Historical Background
44JC802


Jamestown 2007

George Sandys

Following the 1622 Algonquian Uprising in Virginia, the English began to establish clustered settlements with communities that were well supplied and defended. Site 44JC802 was an example of this type of post-Uprising, pre-tobacco boom hinterland settlement that transformed the witnessed the frontier transform into the beginnings of Colonial America. Site 44JC802 was named after the area's first documented land owner, George Sandys, who served as Jamestown's inaugural resident treasurer from 1621-25. Sandys sold his 400 northside acres in James City to Edward Grendon in the 1620s. When Grendon passed away in 1628, he left the land to his son Thomas, an English merchant. Thomas instructed his attorneys to dispose of the territory, and by 1638 they had arranged a sale with John Browning. Records of the transaction indicated that before Browning acquired the land, John Wareham had been in possession of it, perhaps initially as a tenant of the Grendons. John Browning's son, William, repatented his father's land upon inheriting it in 1646. By the 1650s or '60s, the original Sandys tract had passed into the hands of Colonel Thomas Pettus.
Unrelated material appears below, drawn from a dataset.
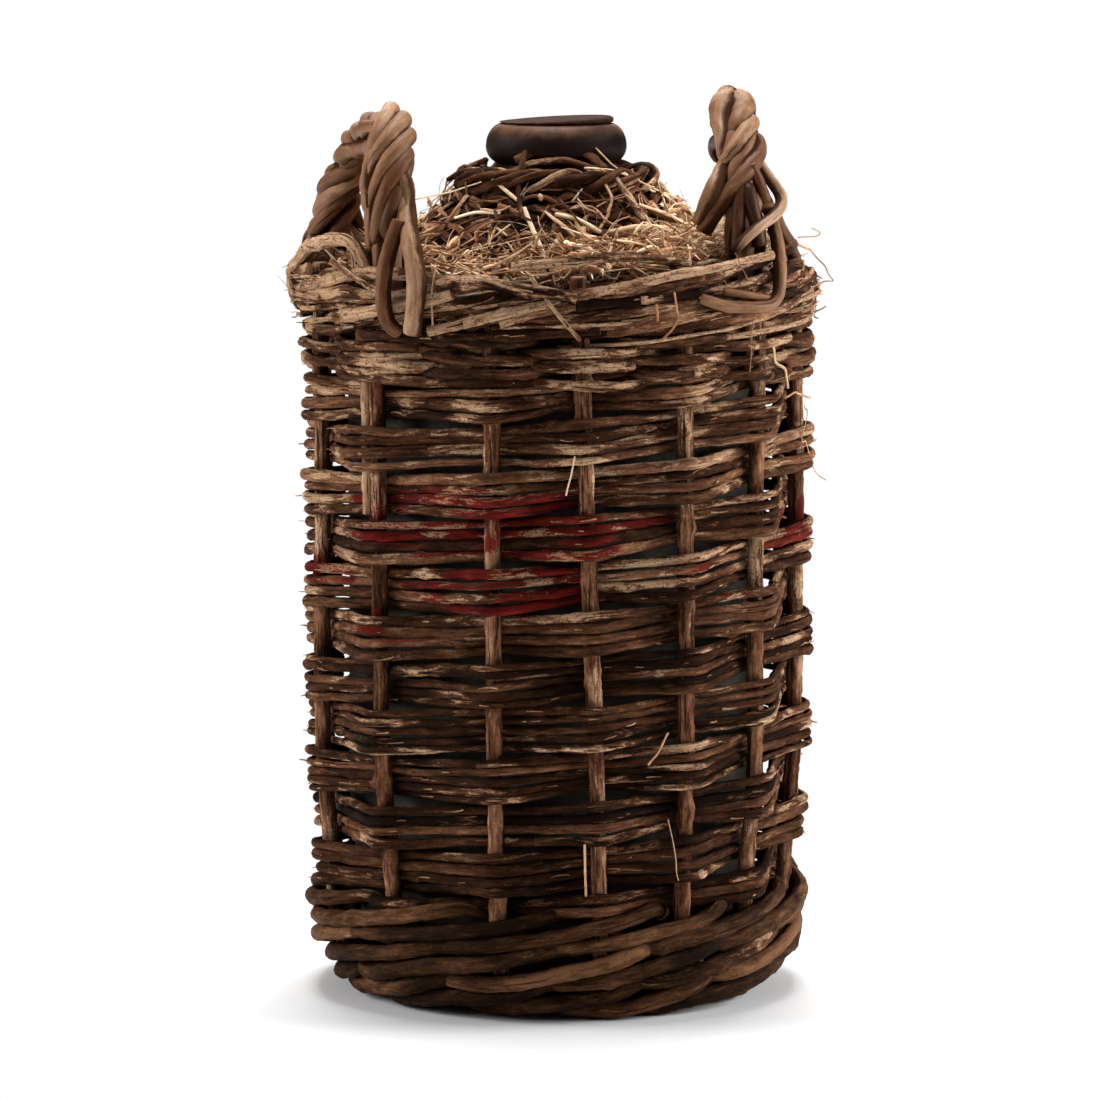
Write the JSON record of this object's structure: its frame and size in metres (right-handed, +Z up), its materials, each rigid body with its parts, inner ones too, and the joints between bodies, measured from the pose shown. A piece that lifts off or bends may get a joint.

Archaeological investigations indicated that 44JC802 likely was a single occupation site, inhabited during the second quarter of the 17th century. On the basis of the many historical and archaeological parallels and the overall nature of the material assemblage, the listing in the 1624-25 Muster's for Sandys' Third Fort is the best documented match with the artifact collection and archaeological context of 44JC802.